Short exercise.
Repeat each line exactly, leaving nothing out.

Given material.

((

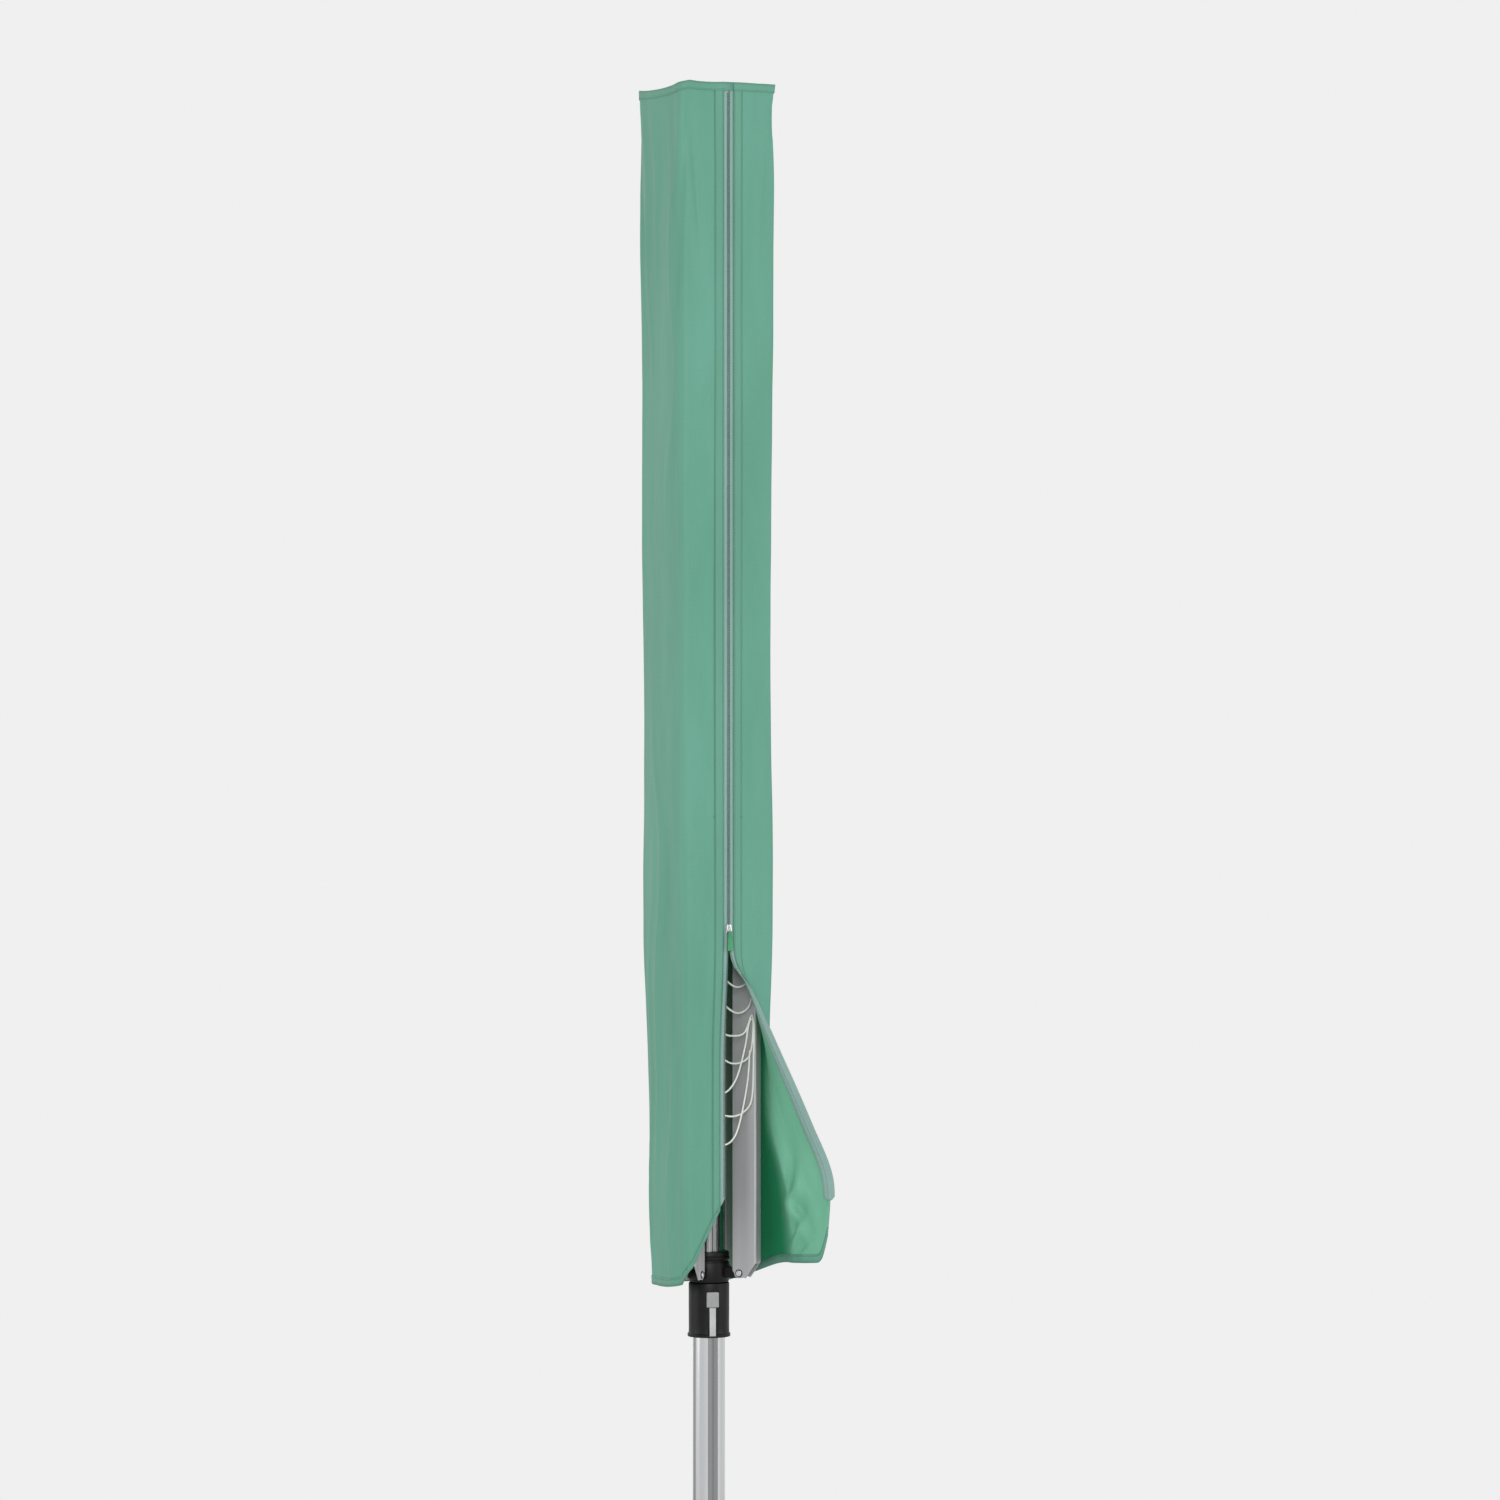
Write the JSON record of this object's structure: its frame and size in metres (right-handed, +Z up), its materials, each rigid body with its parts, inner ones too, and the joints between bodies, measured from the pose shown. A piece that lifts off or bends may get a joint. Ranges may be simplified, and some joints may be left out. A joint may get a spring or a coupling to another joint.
{
  "type": "rotary clothesline",
  "caption": "Rotary clothesline with arms folded up along a telescopic mast under a zipped fabric cover, its arms opening outwards on a sliding hub.",
  "frame": {"origin": "middle of the mast's foot, on the underside of its plug", "axes": "+Z up the mast; the arms lie on +X, +Y, -X and -Y, and the cover's zip faces between -Y and +X"},
  "size_m": [0.3216, 0.2154, 2.62],
  "materials": {
    "mast_tube": "drawn fluted tube, satin anodised",
    "arm_alloy": "extruded channel, satin anodised",
    "black_plastic": "moulded, low sheen",
    "grey_plastic": "moulded, satin",
    "steel": "zinc plated",
    "line_sheath": "smooth sheathed cord",
    "cover_cloth": "coated woven polyester",
    "zip_tape": "woven tape with a coil",
    "green_plastic": "moulded, satin"
  },
  "bodies": {
    "lower_mast": {"lower_mast_tube": "mast_tube", "foot_plug": "black_plastic", "guide_bush": "black_plastic", "mast_collar": "black_plastic", "latch_strip": "grey_plastic"},
    "latch_button": {"latch_button": "grey_plastic"},
    "lift_carrier": {"lift_bearing": "black_plastic"},
    "upper_mast": {"upper_mast_tube": "mast_tube", "top_hub": "black_plastic", "mast_cap": "black_plastic"},
    "strut_1": {"strut_1": "arm_alloy", "top_pin_1": "steel"},
    "arm_1": {"arm_1": "arm_alloy", "foot_bolt_1": "steel", "pivot_pin_1": "steel", "tip_cap_1": "black_plastic", "line_1": "line_sheath"},
    "strut_2": {"strut_2": "arm_alloy", "top_pin_2": "steel"},
    "arm_2": {"arm_2": "arm_alloy", "foot_bolt_2": "steel", "pivot_pin_2": "steel", "tip_cap_2": "black_plastic", "line_2": "line_sheath"},
    "strut_3": {"strut_3": "arm_alloy", "top_pin_3": "steel"},
    "arm_3": {"arm_3": "arm_alloy", "foot_bolt_3": "steel", "pivot_pin_3": "steel", "tip_cap_3": "black_plastic", "line_3": "line_sheath"},
    "strut_4": {"strut_4": "arm_alloy", "top_pin_4": "steel"},
    "arm_4": {"arm_4": "arm_alloy", "foot_bolt_4": "steel", "pivot_pin_4": "steel", "tip_cap_4": "black_plastic", "line_4": "line_sheath"},
    "runner": {"runner_hub": "black_plastic"},
    "cover": {"cover_shell": "cover_cloth", "cover_top": "cover_cloth", "zip_tape_left": "zip_tape", "zip_tape_right": "zip_tape"},
    "zip_slider": {"zip_slider": "steel"},
    "zip_pull": {"zip_pull": "green_plastic"}
  },
  "joints": [
    {"name": "height_slide", "type": "slide", "parent": "lower_mast", "child": "lift_carrier", "axis": [0, 0, 1], "range_m": [0, 0.45]},
    {"name": "mast_spin", "type": "hinge", "parent": "lift_carrier", "child": "upper_mast", "pos_m": [0, 0, 0.1], "axis": [0, 0, 1], "continuous": true},
    {"name": "latch_press", "type": "slide", "parent": "lower_mast", "child": "latch_button", "axis": [-0.5446, 0.8387, 0], "range_m": [0, 0.002], "stiffness_N_per_m": 600},
    {"name": "arms_open", "type": "hinge", "parent": "upper_mast", "child": "strut_1", "pos_m": [0.0546, 0, 2.22], "axis": [0, -1, 0], "range_deg": [0, 62], "deforming": ["cover_shell", "cover_top", "zip_tape_left", "zip_tape_right"]},
    {"name": "arm_hinge_1", "type": "hinge", "parent": "strut_1", "child": "arm_1", "pos_m": [0.0546, 0, 1.5], "axis": [0, -1, 0], "range_deg": [-124, 0]},
    {"name": "strut_hinge_2", "type": "hinge", "parent": "upper_mast", "child": "strut_2", "pos_m": [0, 0.0546, 2.22], "axis": [1, 0, 0], "range_deg": [0, 62]},
    {"name": "arm_hinge_2", "type": "hinge", "parent": "strut_2", "child": "arm_2", "pos_m": [0, 0.0546, 1.5], "axis": [1, 0, 0], "range_deg": [-124, 0]},
    {"name": "strut_hinge_3", "type": "hinge", "parent": "upper_mast", "child": "strut_3", "pos_m": [-0.0546, 0, 2.22], "axis": [0, 1, 0], "range_deg": [0, 62]},
    {"name": "arm_hinge_3", "type": "hinge", "parent": "strut_3", "child": "arm_3", "pos_m": [-0.0546, 0, 1.5], "axis": [0, 1, 0], "range_deg": [-124, 0]},
    {"name": "strut_hinge_4", "type": "hinge", "parent": "upper_mast", "child": "strut_4", "pos_m": [0, -0.0546, 2.22], "axis": [-1, 0, 0], "range_deg": [0, 62]},
    {"name": "arm_hinge_4", "type": "hinge", "parent": "strut_4", "child": "arm_4", "pos_m": [0, -0.0546, 1.5], "axis": [-1, 0, 0], "range_deg": [-124, 0]},
    {"name": "runner_hinge", "type": "hinge", "parent": "arm_1", "child": "runner", "pos_m": [0.0546, 0, 0.78], "axis": [0, -1, 0], "range_deg": [0, 62]},
    {"name": "cover_lift", "type": "slide", "parent": "upper_mast", "child": "cover", "axis": [0, 0, 1], "range_m": [0, 1.95]},
    {"name": "zip_slide", "type": "slide", "parent": "cover", "child": "zip_slider", "axis": [0, 0, 1], "range_m": [0, 1.26]},
    {"name": "pull_swing", "type": "hinge", "parent": "zip_slider", "child": "zip_pull", "pos_m": [0.06017, -0.06017, 1.3135], "axis": [-0.7071, -0.7071, 0], "range_deg": [0, 150]}
  ],
  "couplings": [
    {"joint": "arm_hinge_1", "follows": "arms_open", "ratio": -2},
    {"joint": "strut_hinge_2", "follows": "arms_open", "ratio": 1},
    {"joint": "arm_hinge_2", "follows": "arms_open", "ratio": -2},
    {"joint": "strut_hinge_3", "follows": "arms_open", "ratio": 1},
    {"joint": "arm_hinge_3", "follows": "arms_open", "ratio": -2},
    {"joint": "strut_hinge_4", "follows": "arms_open", "ratio": 1},
    {"joint": "arm_hinge_4", "follows": "arms_open", "ratio": -2},
    {"joint": "runner_hinge", "follows": "arms_open", "ratio": 1}
  ]
}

))

Output for this task.
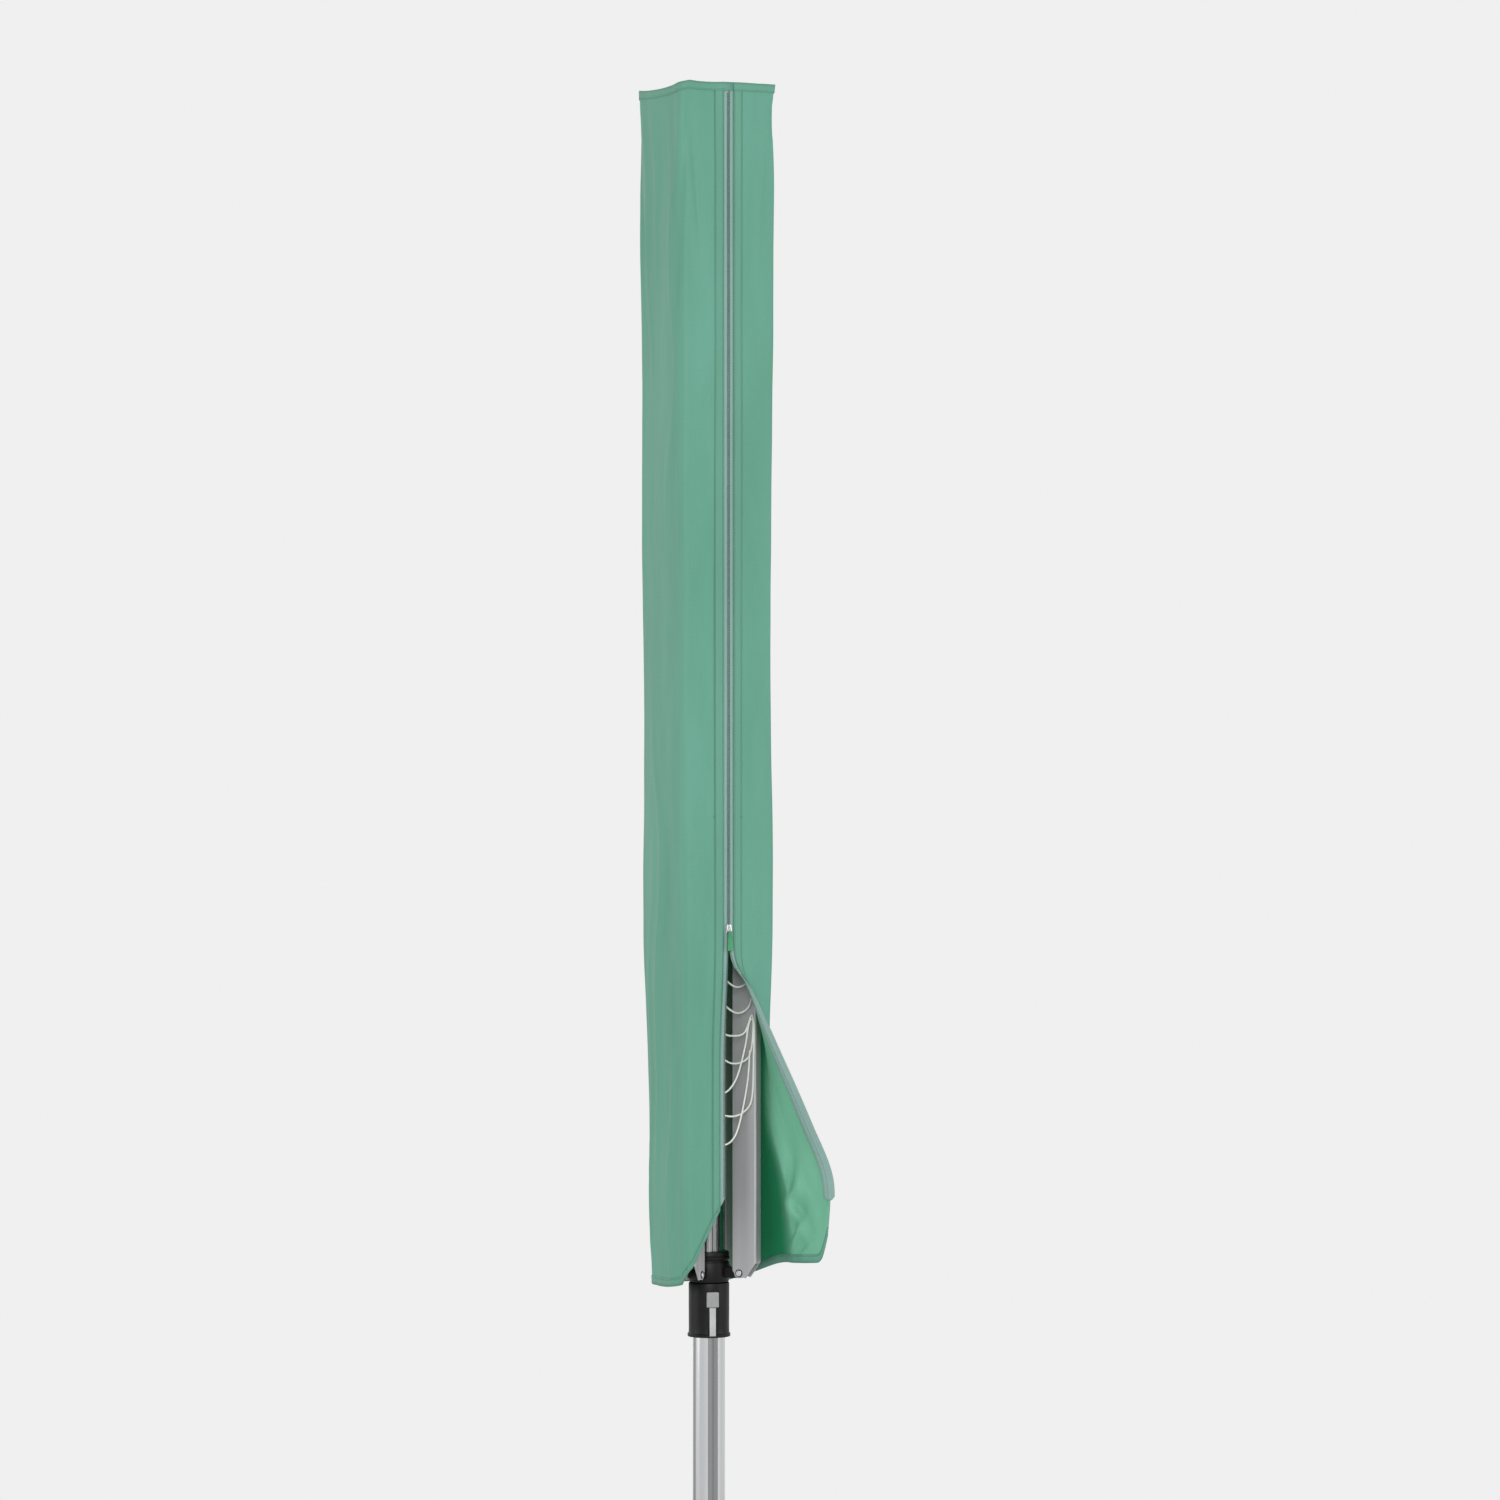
Write the JSON record of this object's structure: its frame and size in metres (right-handed, +Z up), its materials, each rigid body with its parts, inner ones too, and the joints between bodies, measured from the pose shown. A piece that lifts off or bends may get a joint. Ranges may be simplified, and some joints may be left out. A joint may get a spring or a coupling to another joint.
{
  "type": "rotary clothesline",
  "caption": "Rotary clothesline with arms folded up along a telescopic mast under a zipped fabric cover, its arms opening outwards on a sliding hub.",
  "frame": {"origin": "middle of the mast's foot, on the underside of its plug", "axes": "+Z up the mast; the arms lie on +X, +Y, -X and -Y, and the cover's zip faces between -Y and +X"},
  "size_m": [0.3216, 0.2154, 2.62],
  "materials": {
    "mast_tube": "drawn fluted tube, satin anodised",
    "arm_alloy": "extruded channel, satin anodised",
    "black_plastic": "moulded, low sheen",
    "grey_plastic": "moulded, satin",
    "steel": "zinc plated",
    "line_sheath": "smooth sheathed cord",
    "cover_cloth": "coated woven polyester",
    "zip_tape": "woven tape with a coil",
    "green_plastic": "moulded, satin"
  },
  "bodies": {
    "lower_mast": {"lower_mast_tube": "mast_tube", "foot_plug": "black_plastic", "guide_bush": "black_plastic", "mast_collar": "black_plastic", "latch_strip": "grey_plastic"},
    "latch_button": {"latch_button": "grey_plastic"},
    "lift_carrier": {"lift_bearing": "black_plastic"},
    "upper_mast": {"upper_mast_tube": "mast_tube", "top_hub": "black_plastic", "mast_cap": "black_plastic"},
    "strut_1": {"strut_1": "arm_alloy", "top_pin_1": "steel"},
    "arm_1": {"arm_1": "arm_alloy", "foot_bolt_1": "steel", "pivot_pin_1": "steel", "tip_cap_1": "black_plastic", "line_1": "line_sheath"},
    "strut_2": {"strut_2": "arm_alloy", "top_pin_2": "steel"},
    "arm_2": {"arm_2": "arm_alloy", "foot_bolt_2": "steel", "pivot_pin_2": "steel", "tip_cap_2": "black_plastic", "line_2": "line_sheath"},
    "strut_3": {"strut_3": "arm_alloy", "top_pin_3": "steel"},
    "arm_3": {"arm_3": "arm_alloy", "foot_bolt_3": "steel", "pivot_pin_3": "steel", "tip_cap_3": "black_plastic", "line_3": "line_sheath"},
    "strut_4": {"strut_4": "arm_alloy", "top_pin_4": "steel"},
    "arm_4": {"arm_4": "arm_alloy", "foot_bolt_4": "steel", "pivot_pin_4": "steel", "tip_cap_4": "black_plastic", "line_4": "line_sheath"},
    "runner": {"runner_hub": "black_plastic"},
    "cover": {"cover_shell": "cover_cloth", "cover_top": "cover_cloth", "zip_tape_left": "zip_tape", "zip_tape_right": "zip_tape"},
    "zip_slider": {"zip_slider": "steel"},
    "zip_pull": {"zip_pull": "green_plastic"}
  },
  "joints": [
    {"name": "height_slide", "type": "slide", "parent": "lower_mast", "child": "lift_carrier", "axis": [0, 0, 1], "range_m": [0, 0.45]},
    {"name": "mast_spin", "type": "hinge", "parent": "lift_carrier", "child": "upper_mast", "pos_m": [0, 0, 0.1], "axis": [0, 0, 1], "continuous": true},
    {"name": "latch_press", "type": "slide", "parent": "lower_mast", "child": "latch_button", "axis": [-0.5446, 0.8387, 0], "range_m": [0, 0.002], "stiffness_N_per_m": 600},
    {"name": "arms_open", "type": "hinge", "parent": "upper_mast", "child": "strut_1", "pos_m": [0.0546, 0, 2.22], "axis": [0, -1, 0], "range_deg": [0, 62], "deforming": ["cover_shell", "cover_top", "zip_tape_left", "zip_tape_right"]},
    {"name": "arm_hinge_1", "type": "hinge", "parent": "strut_1", "child": "arm_1", "pos_m": [0.0546, 0, 1.5], "axis": [0, -1, 0], "range_deg": [-124, 0]},
    {"name": "strut_hinge_2", "type": "hinge", "parent": "upper_mast", "child": "strut_2", "pos_m": [0, 0.0546, 2.22], "axis": [1, 0, 0], "range_deg": [0, 62]},
    {"name": "arm_hinge_2", "type": "hinge", "parent": "strut_2", "child": "arm_2", "pos_m": [0, 0.0546, 1.5], "axis": [1, 0, 0], "range_deg": [-124, 0]},
    {"name": "strut_hinge_3", "type": "hinge", "parent": "upper_mast", "child": "strut_3", "pos_m": [-0.0546, 0, 2.22], "axis": [0, 1, 0], "range_deg": [0, 62]},
    {"name": "arm_hinge_3", "type": "hinge", "parent": "strut_3", "child": "arm_3", "pos_m": [-0.0546, 0, 1.5], "axis": [0, 1, 0], "range_deg": [-124, 0]},
    {"name": "strut_hinge_4", "type": "hinge", "parent": "upper_mast", "child": "strut_4", "pos_m": [0, -0.0546, 2.22], "axis": [-1, 0, 0], "range_deg": [0, 62]},
    {"name": "arm_hinge_4", "type": "hinge", "parent": "strut_4", "child": "arm_4", "pos_m": [0, -0.0546, 1.5], "axis": [-1, 0, 0], "range_deg": [-124, 0]},
    {"name": "runner_hinge", "type": "hinge", "parent": "arm_1", "child": "runner", "pos_m": [0.0546, 0, 0.78], "axis": [0, -1, 0], "range_deg": [0, 62]},
    {"name": "cover_lift", "type": "slide", "parent": "upper_mast", "child": "cover", "axis": [0, 0, 1], "range_m": [0, 1.95]},
    {"name": "zip_slide", "type": "slide", "parent": "cover", "child": "zip_slider", "axis": [0, 0, 1], "range_m": [0, 1.26]},
    {"name": "pull_swing", "type": "hinge", "parent": "zip_slider", "child": "zip_pull", "pos_m": [0.06017, -0.06017, 1.3135], "axis": [-0.7071, -0.7071, 0], "range_deg": [0, 150]}
  ],
  "couplings": [
    {"joint": "arm_hinge_1", "follows": "arms_open", "ratio": -2},
    {"joint": "strut_hinge_2", "follows": "arms_open", "ratio": 1},
    {"joint": "arm_hinge_2", "follows": "arms_open", "ratio": -2},
    {"joint": "strut_hinge_3", "follows": "arms_open", "ratio": 1},
    {"joint": "arm_hinge_3", "follows": "arms_open", "ratio": -2},
    {"joint": "strut_hinge_4", "follows": "arms_open", "ratio": 1},
    {"joint": "arm_hinge_4", "follows": "arms_open", "ratio": -2},
    {"joint": "runner_hinge", "follows": "arms_open", "ratio": 1}
  ]
}